Symbole de cette corruption : le second terminal à containers du port d’Abidjan, le plus grand de la région, le second d’Afrique. Alors que ce nouveau port devait faire concurrence au premier, qui pratique des prix très élevés, il a très étrangement été attribué au même concessionnaire : Vincent Bolloré. L’homme d’affaires français avait déjà obtenu le premier terminal de gré à gré, sans appel d’offres. Tout le monde à Abidjan murmure les noms de ceux qui ont « touché ». En attribuant ce contrat, le pouvoir ivoirien a sans doute aussi voulu faire plaisir à Paris, dont l’aide a été déterminante pour la conquête du pouvoir. Proche de Sarkozy, Bolloré a su se faire bien voir de François Hollande. Alors Ouattara a peut-être voulu prendre une garantie. Car, en cas de nécessité, la force française Licorne – 450 hommes bien armés, bien entraînés, basés près de l’aéroport pour recevoir rapidement du renfort – pourrait de nouveau intervenir pour sauver le régime.

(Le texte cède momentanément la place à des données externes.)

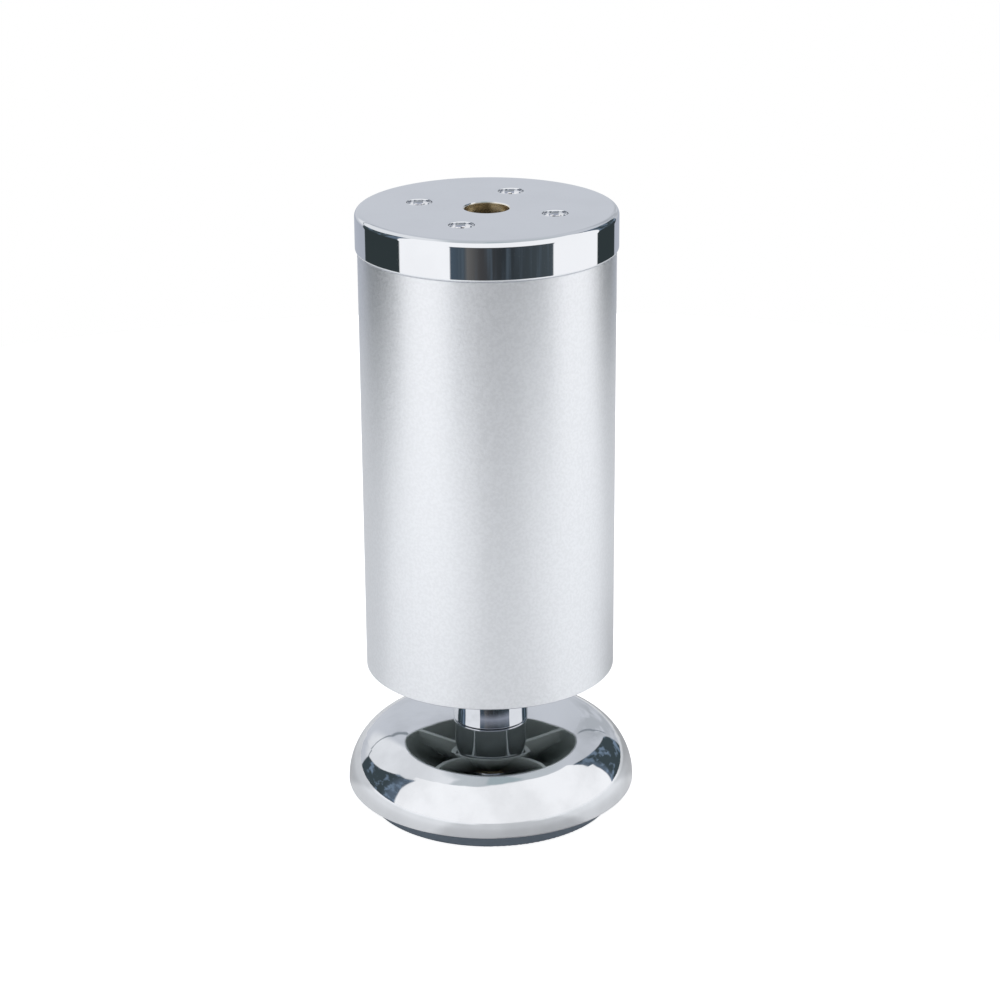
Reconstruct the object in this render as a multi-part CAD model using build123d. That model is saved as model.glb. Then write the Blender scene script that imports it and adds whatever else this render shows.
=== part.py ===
from build123d import *
import math
import os

# Adjustable furniture leg: an extruded tube with a cast cap, standing on a foot
# that screws in and out. Millimetres, +Z up, origin on the floor under the axis.

# Tube: an aluminium extrusion with a central ring carried by radial webs
tube_diameter = 60.0
tube_length = 103.6
tube_wall = 1.2
ring_wall = 1.4
web_count = 4
web_thickness = 1.5
web_azimuth = 45.0
cell_corner_radius = 0.8
tube_edge_chamfer = 0.2

# Cap: a shallow cup whose skirt stands on the tube's end
cap_height = 9.35
cap_overhang = 0.5
cap_top_wall = 3.1
cap_skirt_wall = 2.3
cap_top_edge_radius = 0.8
cap_lower_edge_radius = 0.5
cap_locating_ring_wall = 2.0
bolt_hole_diameter = 10.4
bolt_hole_chamfer = 0.3

# Screws that hold the cap to the nut plate
screw_count = 4
screw_azimuth = 70.0
screw_pitch_circle_diameter = 33.2
screw_shank_diameter = 3.0
screw_length = 8.0
screw_head_diameter = 5.4
screw_head_rim = 0.2
screw_head_depth_below_face = 0.3
screw_head_clearance = 0.05
screw_recess_width = 3.0
screw_recess_slot = 0.7
screw_recess_depth = 0.9
screw_hole_clearance = 0.2
screw_thread_clearance = 0.05

# Nut plate: takes the furniture's bolt, its neck sits in the tube's ring
plate_diameter = 45.0
plate_neck_length = 14.0
plate_pocket_clearance = 0.3
bolt_thread_minor_diameter = 8.5
bolt_thread_chamfer = 0.5

# Adjusting thread: spindle fixed in the foot, nut pressed in the tube's ring
spindle_pitch_diameter = 9.0
spindle_length_above_foot = 91.2
spindle_tip_chamfer = 1.0
spindle_collar_diameter = 14.0
spindle_collar_height = 3.0
spindle_end_diameter = 13.0
spindle_end_height = 2.0
spindle_nut_length = 16.0
spindle_nut_height_in_tube = 50.0
spindle_nut_chamfer = 0.5
thread_clearance = 0.05
press_clearance = 0.05

# Cover sleeve: slides in the tube's ring and hides the spindle
sleeve_diameter = 18.4
sleeve_wall = 1.6
sleeve_length = 51.0
sleeve_edge_radius = 0.35
sleeve_ring_clearance = 0.6
sleeve_seat_clearance = 0.1

# Foot: a cast dome, hollow below, with a boss for the spindle
foot_diameter = 70.0
foot_edge_radius = 0.5
foot_side_radius = 15.4
foot_shoulder_radius = 14.52
foot_side_angle = 45.0
foot_crown_edge_slope = 6.9
foot_crown_rise = 0.7
foot_seat_margin = 0.4
foot_wall = 2.6
foot_rim_width = 6.3
foot_boss_diameter = 20.0
foot_rib_count = 6
foot_rib_thickness = 2.0
foot_gap_to_tube = 14.95

# Pad glued under the foot
pad_diameter = 60.2
pad_thickness = 4.6
pad_edge_radius = 0.5

# Radii that follow from the sizes above
tube_radius = tube_diameter / 2
cap_radius = tube_radius + cap_overhang
sleeve_radius = sleeve_diameter / 2
ring_inner_radius = sleeve_radius + sleeve_ring_clearance
ring_outer_radius = ring_inner_radius + ring_wall
foot_radius = foot_diameter / 2
pitch_circle_radius = screw_pitch_circle_diameter / 2
spindle_radius = spindle_pitch_diameter / 2
pocket_radius = plate_diameter / 2 + plate_pocket_clearance

# Heights above the floor, from the pad upwards
foot_base_z = pad_thickness
widest_z = foot_base_z + foot_edge_radius
side_top_z = widest_z + foot_side_radius * math.cos(math.radians(foot_side_angle))
shoulder_drop = math.cos(math.radians(foot_crown_edge_slope)) - math.cos(math.radians(foot_side_angle))
crown_edge_z = side_top_z + foot_shoulder_radius * shoulder_drop
seat_z = crown_edge_z + foot_crown_rise
tube_base_z = seat_z + foot_gap_to_tube
tube_top_z = tube_base_z + tube_length
cap_top_z = tube_top_z + cap_height
plate_top_z = cap_top_z - cap_top_wall


def ring_solid(outer_radius, inner_radius, base_z, top_z):
    """A plain ring or, with no inner radius, a disc, between two heights."""
    with BuildPart() as ring:
        with Locations((0, 0, base_z)):
            Cylinder(outer_radius, top_z - base_z, align=(Align.CENTER, Align.CENTER, Align.MIN))
            if inner_radius > 0:
                Cylinder(
                    inner_radius,
                    top_z - base_z,
                    align=(Align.CENTER, Align.CENTER, Align.MIN),
                    mode=Mode.SUBTRACT,
                )
    return ring.part


def circle_edges(part, radius, height):
    """The circular edges of one radius, centred on the axis at one height."""
    edges = part.edges().filter_by(GeomType.CIRCLE)
    return [
        edge
        for edge in edges
        if abs(edge.radius - radius) < 0.01
        and abs(edge.arc_center.Z - height) < 0.01
        and math.hypot(edge.arc_center.X, edge.arc_center.Y) < 0.01
    ]


def tube_cell():
    """One hollow cell of the extrusion, between two webs, with rounded corners."""
    half_pitch = math.radians(180.0 / web_count)
    reach = tube_radius / math.cos(half_pitch) * 1.5
    half_web = web_thickness / 2
    root = half_web / math.sin(half_pitch)
    with BuildSketch() as cell:
        Circle(tube_radius - tube_wall)
        Circle(ring_outer_radius, mode=Mode.SUBTRACT)
        with BuildLine():
            Polyline(
                (root, 0),
                (root + reach * math.cos(half_pitch), reach * math.sin(half_pitch)),
                (root + reach * math.cos(half_pitch), -reach * math.sin(half_pitch)),
                close=True,
            )
        make_face(mode=Mode.INTERSECT)
        fillet(cell.vertices(), cell_corner_radius)
    return cell.sketch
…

La corruption galopante et l’instabilité politique chronique coûtent cher. Véritable moteur de l’économie, les investisseurs privés demeurent timides, en raison de l’insécurité juridique, mais aussi par crainte de nouveaux troubles, du « match retour »… L’extraordinaire potentiel agricole du pays reste à la base de sa croissance. La Côte d’Ivoire est le premier producteur de cacao (35% de la production mondiale), dont le prix a été garanti. Le gouvernement met en place des
lois et des structures, d’une efficacité restant à démontrer, pour essayer de limiter les aléas juridiques, combattre la corruption. Mais, réalisant que la croissance, dont les retombées se font
attendre, ne suffira sans doute pas à diluer les tensions politiques et  sociales d’ici à 2015, Ouattara a dû se résoudre à lâcher du lest.

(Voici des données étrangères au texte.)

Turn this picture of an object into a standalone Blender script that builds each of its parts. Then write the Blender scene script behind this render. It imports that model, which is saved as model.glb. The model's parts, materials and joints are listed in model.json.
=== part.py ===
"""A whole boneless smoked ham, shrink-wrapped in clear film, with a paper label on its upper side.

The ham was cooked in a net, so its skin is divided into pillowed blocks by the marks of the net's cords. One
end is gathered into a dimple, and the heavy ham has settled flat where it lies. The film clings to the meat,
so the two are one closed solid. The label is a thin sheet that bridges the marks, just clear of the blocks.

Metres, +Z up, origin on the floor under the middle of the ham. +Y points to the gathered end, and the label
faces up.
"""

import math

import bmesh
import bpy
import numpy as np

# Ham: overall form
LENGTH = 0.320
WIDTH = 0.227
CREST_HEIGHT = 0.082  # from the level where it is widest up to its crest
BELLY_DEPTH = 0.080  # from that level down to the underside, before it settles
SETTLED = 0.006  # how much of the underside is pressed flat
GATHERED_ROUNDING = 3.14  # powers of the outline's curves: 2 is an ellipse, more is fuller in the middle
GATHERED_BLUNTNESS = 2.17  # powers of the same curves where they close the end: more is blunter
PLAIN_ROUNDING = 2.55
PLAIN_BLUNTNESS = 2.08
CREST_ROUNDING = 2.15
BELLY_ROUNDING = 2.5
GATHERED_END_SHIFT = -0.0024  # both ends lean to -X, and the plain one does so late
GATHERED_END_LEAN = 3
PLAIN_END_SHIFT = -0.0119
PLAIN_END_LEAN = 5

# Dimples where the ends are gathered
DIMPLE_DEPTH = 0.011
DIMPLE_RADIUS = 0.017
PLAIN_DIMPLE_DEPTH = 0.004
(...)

Des partisans de Laurent Gbagbo sont libérés, par paquets de quelques dizaines. Les exilés sont encouragés à rentrer. Le pouvoir compte aussi sur le dialogue avec le Front populaire ivoirien (FPI)

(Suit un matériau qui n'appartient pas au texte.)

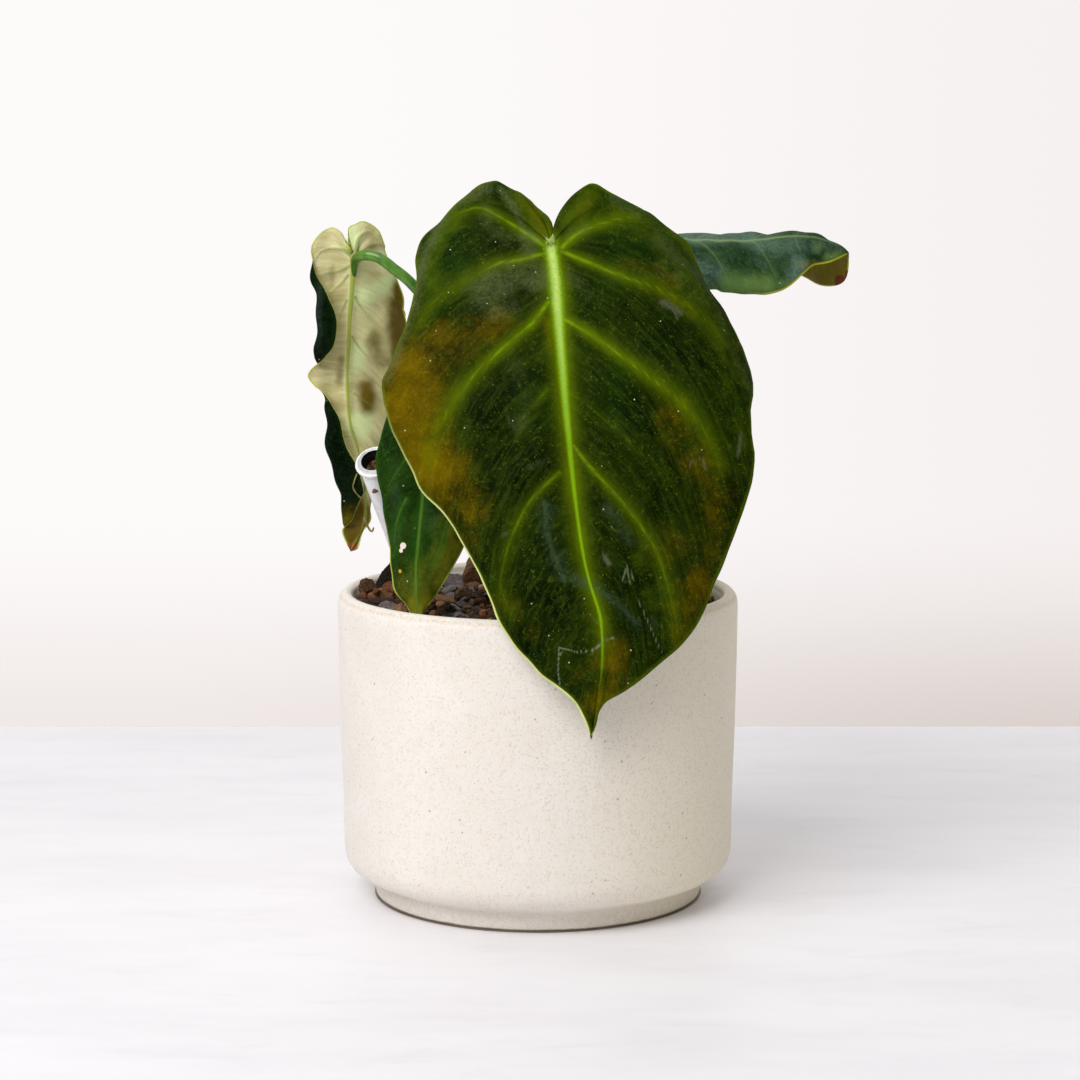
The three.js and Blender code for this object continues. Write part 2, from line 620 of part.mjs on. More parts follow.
addPart('pot', turned(potProfile, potSides), finish.stoneware);
addPart('bark_mix', toGeometry(mainBody(mix)), finish.bark);
addPart('stem', toGeometry(stem), finish.stem);
addPart('front_leaf', toGeometry(makeLeaf(frontLeaf, stemRoom)), finish.upperLeaf);
addPart('left_leaf', toGeometry(makeLeaf(leftLeaf, stemRoom)), finish.paleLeaf);
addPart('right_leaf', toGeometry(makeLeaf(rightLeaf, stemRoom)), finish.blueLeaf);
addPart('small_leaf', toGeometry(makeLeaf(smallLeaf, stemRoom)), finish.upperLeaf);
addPart('watering_tube', leaned(turned(tubeProfile, tubeSides)), finish.plastic);
addPart('tube_fill', leaned(turned(fillProfile, tubeSides)), finish.bark);

export default group;
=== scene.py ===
# A philodendron hybrid in a cream stoneware pot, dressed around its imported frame. Sizes are millimetres
# and are turned into metres where a mesh is made. X runs to the right, Y to the back and Z up from the
# pot's foot.
import math

import bpy
import numpy as np
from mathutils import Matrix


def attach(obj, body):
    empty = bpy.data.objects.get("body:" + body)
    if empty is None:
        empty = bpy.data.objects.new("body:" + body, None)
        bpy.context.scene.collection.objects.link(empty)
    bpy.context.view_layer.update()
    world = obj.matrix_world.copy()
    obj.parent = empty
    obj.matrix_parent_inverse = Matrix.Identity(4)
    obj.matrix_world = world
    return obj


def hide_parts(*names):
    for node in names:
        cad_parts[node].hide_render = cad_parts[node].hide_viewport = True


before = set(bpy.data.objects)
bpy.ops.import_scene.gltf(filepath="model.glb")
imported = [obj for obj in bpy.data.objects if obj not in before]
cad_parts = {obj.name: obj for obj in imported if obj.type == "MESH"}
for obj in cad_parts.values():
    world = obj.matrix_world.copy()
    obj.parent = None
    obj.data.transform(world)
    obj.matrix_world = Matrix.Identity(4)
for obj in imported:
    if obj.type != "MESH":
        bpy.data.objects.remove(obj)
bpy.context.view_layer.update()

world_scene = bpy.context.scene


# Camera
# The photograph's own view, found from the ellipses of the pot's rim and foot. The eye stands 1.118 m in
# front of the pot's axis and looks 8.1 degrees down through a 99 mm lens.
eye = np.array([0.8, -1118.0, 295.3])
camera_data = bpy.data.cameras.new("camera")
camera_data.sensor_width = 36
camera_data.lens = 99.03
camera = bpy.data.objects.new("camera", camera_data)
camera.location = eye / 1000
camera.rotation_euler = (math.radians(90 - 8.1), 0, 0)
world_scene.collection.objects.link(camera)
world_scene.camera = camera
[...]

de Laurent Gbagbo pour parachever la « réconciliation ». On parle même d’un gouvernement «d’union nationale ». Du côté du FPI, son nouveau leader, Pascal Affi N’Guessan, semble disposé à des concessions, d’autant plus que le parti est asphyxié financièrement. Les comptes bancaires publics, mais aussi privés, sont bloqués. Mais dans ses tournées en province, quand Pascal Affi N’Guessan évoque la réconciliation, il se fait chahuter. La base n’est pas prête. Et, loin des nouvelles réalités ivoiriennes, beaucoup d’exilés caressent encore des rêves de vengeance, illustrés par des attaques armées en 2012. Pourtant l’idée fait son chemin. Surtout si elle permet de récupérer des biens, d’échapper à une condamnation et d’être invité à « manger » à la table du gouvernement. Pour l’instant, otage de ses extrémistes, chaque camp se contente de la prudente politique des petits pas. La principale victime du règlement de la crise risque d’être la justice. Si les partisans de Laurent Gbagbo font toujours l’objet de poursuites, du moins formellement, et sans doute pour maintenir une certaine pression sur eux, ceux d’Alassane Ouattara n’ont jamais été inquiétés. Les associations des droits de l’homme dénoncent cette « justice des vainqueurs », qui alimente les rancoeurs, et donc la crise. Symboles de cette impunité : les « comzones », les commandants de zone, venus du Nord, qui se sont parfois rendus coupables de graves exactions pendant la crise. Loin d’être inquiétés, ils ont été promus à de hautes responsabilités dans l’armée. Loin de se cacher, certains d’entre eux défraient la chronique « people », s’affichant au bras de créatures dans les quartiers chauds d’Abidjan et brandissant un pistolet en or saisi à l’ennemi, au volant de voitures de sport de grand luxe. Ils arrêtent, détiennent et parfois maltraitent et torturent des partisans supposés de Laurent Gbagbo. Leurs hommes, comme près de 70 000 combattants, attendent toujours d’être désarmés. Dans l’ouest, instable, du pays, des partisans d’Alassane Ouattara qui se sont livrés à des massacres, après la crise postélectorale, échappent aussi à la justice. « Arrêter et vouloir juger les “com-zones” serait un suicide pour Ouattara. Ce sont eux qui forment le rempart de son régime, les seuls à lui être fidèles jusqu’à la mort », estime un haut responsable, pourtant critique. Avant d’ajouter : « Et les “comzones” ne se laisseraient pas faire. Vouloir les arrêter, ce serait replonger le pays dans le chaos. »

L’autre urgence en Côte d’Ivoire, c’est donc que la justice attende.